The waning libido of the shopaholic, (re: inflation.) — ‘Facet‘ kicks off hot but eventually begins to aim for perhaps their best secondary trait, a frothy atmospheric reach with “Bury” being the most pronounced stoppage to sniff the ether where we get some forlorn Cherubs-esque drift without the fun-sized charm included. That piece contrasted with the likewise steady but pained “Maestro” collectively constituted my favorite portion of the experience, two of the more out-there songs that both have their own meaning, with the latter clearly dealing with consumerism. That’d been the right-sized hit and a bump right into standout “44” might’ve been perfection but I’d felt “Smong” extended the feeling a minute too long and didn’t contribute as much as the two songs that’d preceded it. Do they have more to give? Yeah, I guess “L.B.D.” has a more cumulative thought behind its composition and “Clothier” is appropriate in its unsettling art-punk dirge out, horns and all, but I’d more-or-less gotten my fix by the time “44” punctuates as hard as it does late in Side B.
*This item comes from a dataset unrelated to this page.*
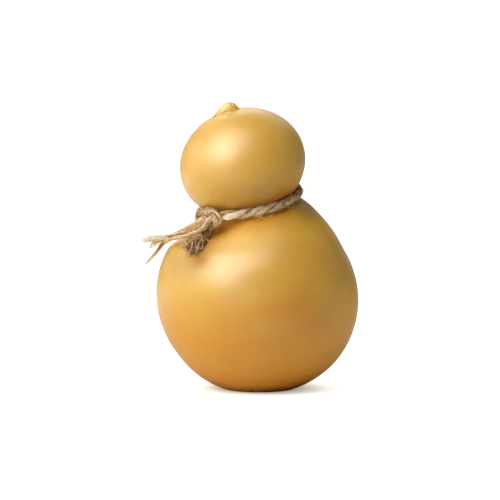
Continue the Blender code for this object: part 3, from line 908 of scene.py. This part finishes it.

Though it is familiar, estranged in a satisfying sort of way and referential of some of my favorite stuff Facet‘s self-titled debut only just begins to make good on their own potential energy, or, the promise of -more- beyond their already impressive first release. Biting into some deeper complexity of rhythm and showing signs of expanding at the seams stylistically all point to a worthwhile endeavor, suggesting they’ve still got places to go with it while ‘Facet‘ sates as an quick-witted rush for the time being and should primarily appeal to folks who want the upper tier functional side of classic noise rock/post-hardcore, or, at least enough of a right-brained focus to keep it tuneful throughout. A moderately high recommendation.